Friday, August 21, 2009

So, What Have I Learned?

Monday was travel day – back to London before I flew out to Africa on Thursday. It was a day that started at 9.30 am with the train to Milan, then the bus to Bergamo, the plane to London Stansted, the train to London and the underground to where I was staying. I arrived 12 hrs later, very ready for a good catch up over a cup of tea.

I had lots of time to reflect on the journey – what had I learned about myself over these past 5 weeks ...

What kind of a traveler was I? A few things jumped to mind:
  • I can be cheap ... I don't like paying the full tourist price for a bottle of water and will wait and walk and get one at the 'regular' price
  • Give me a map and I have a whole other level of comfort and confidence
  • I love to see from the top of things – so stairs, tower, hill, whatever, I will climb to the top – it's all about getting maximum perspective
  • I'm much better at asking for help – and enjoy the brief connections and conversations which that act often produces
  • I budgeted this trip – and yup, have a lovel xls with many tabs, a few models and both detail and summary views ... can't take the analytical xls geek out of this traveler :-)
  • I've really enjoyed the train – it's relaxing and a great way to see the countryside and smaller communities
  • And finally, I'm really not a backpacker ...:-) not a 1 night here, 2 nights there kind of traveler (unless I'm in a car). I much prefer to be in one place for a few days, get the feel for it and have a chance to find the 'real' town versus a flying visit focused on the 'must see' sights. Having said this, I need to balance that and not stay in places too long either (both Siena and Florence were a day or two too long)
What have I learned about myself? The trip has been a great opportunity to see my decision making style in action – it was even starting to frustrate me! There is no doubt, I am slow to pull the trigger. Yes, I like to have all the information and understand my options – but that isn't actually where I get stuck. What prevents me from pulling the trigger, especially when I have a good gut feel for the right decision? On this trip, I noticed how much I relied on talking an issue through with someone else before making the decision. Talking things through has always been part of my thought process and I really enjoy it – but should it be necessary? Fundamentally, it comes down to seeking validation from others versus being truly confident in what I want – versus what I should do or what others might expect. Comes back again to “what others think”. And at a certain point – how much should that really matter? This is my life and I need to live it for me. I'm clearer and more conscious of this – and now let's see what I do with it!

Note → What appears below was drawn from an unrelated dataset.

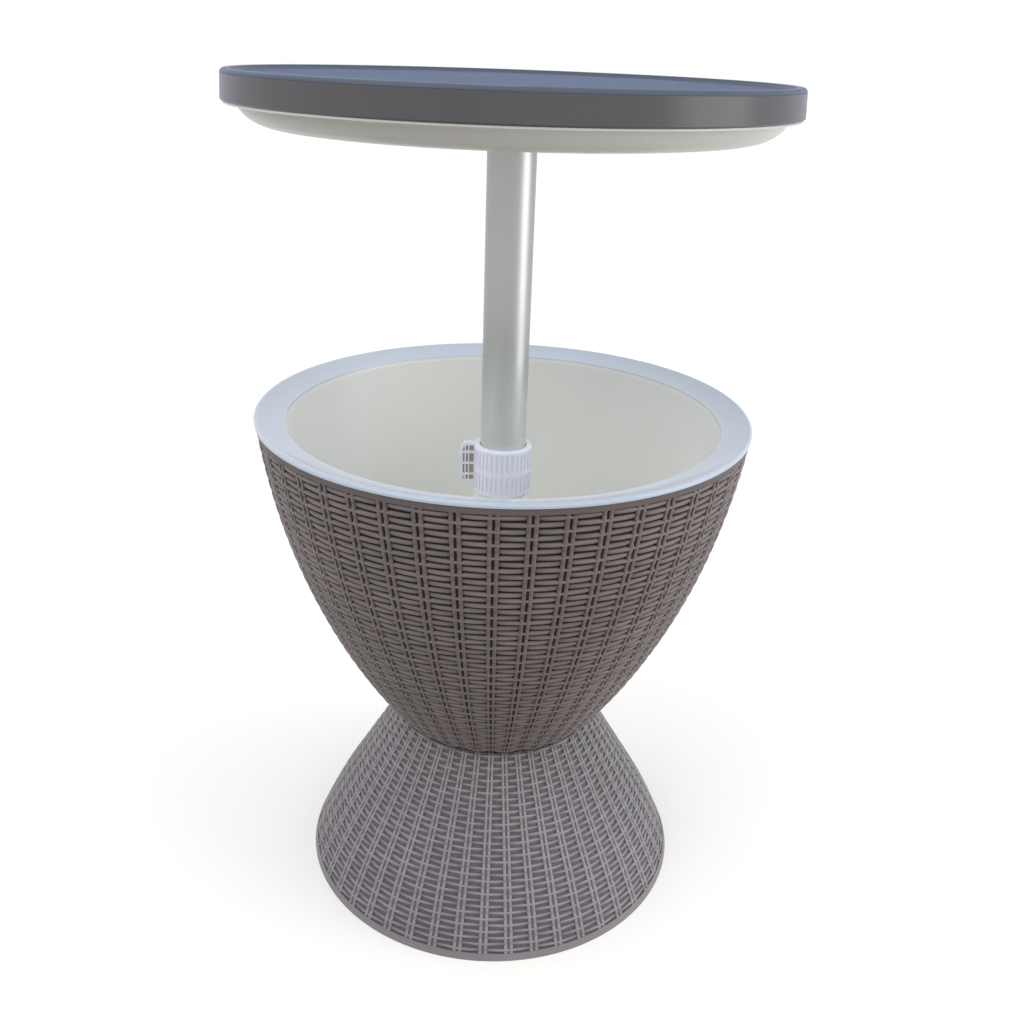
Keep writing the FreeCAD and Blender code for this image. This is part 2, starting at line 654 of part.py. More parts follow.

My other realization, I am done with traveling on my own for a while ... I've done a lot of traveling on my own over the years – often because I needed the vacation and there wasn't anyone to go with – not that truthfully, I worked terribly hard to find someone ... This trip, I've traveled on my own purposely – and it's been great – but by the last week in Italy, I was definitely getting tired of my own company. And I had such a great time with my friends in Santorini – I knew what I was missing. I'm glad that Africa and India will be with other people – and I'll be curious to see how I do – I'm not worried in the least. I know it will go well.

Wow – I can't believe one trip is down – 2 more to go. I am absolutely loving it!

1 comment:

  1. I nodded and smiled with every item on your list. I remember when I had my "I'm not a backpacker" moment (traveling alone in Thailand, realizing that I was tired of traveling alone).

    Can't wait for your updates from Africa!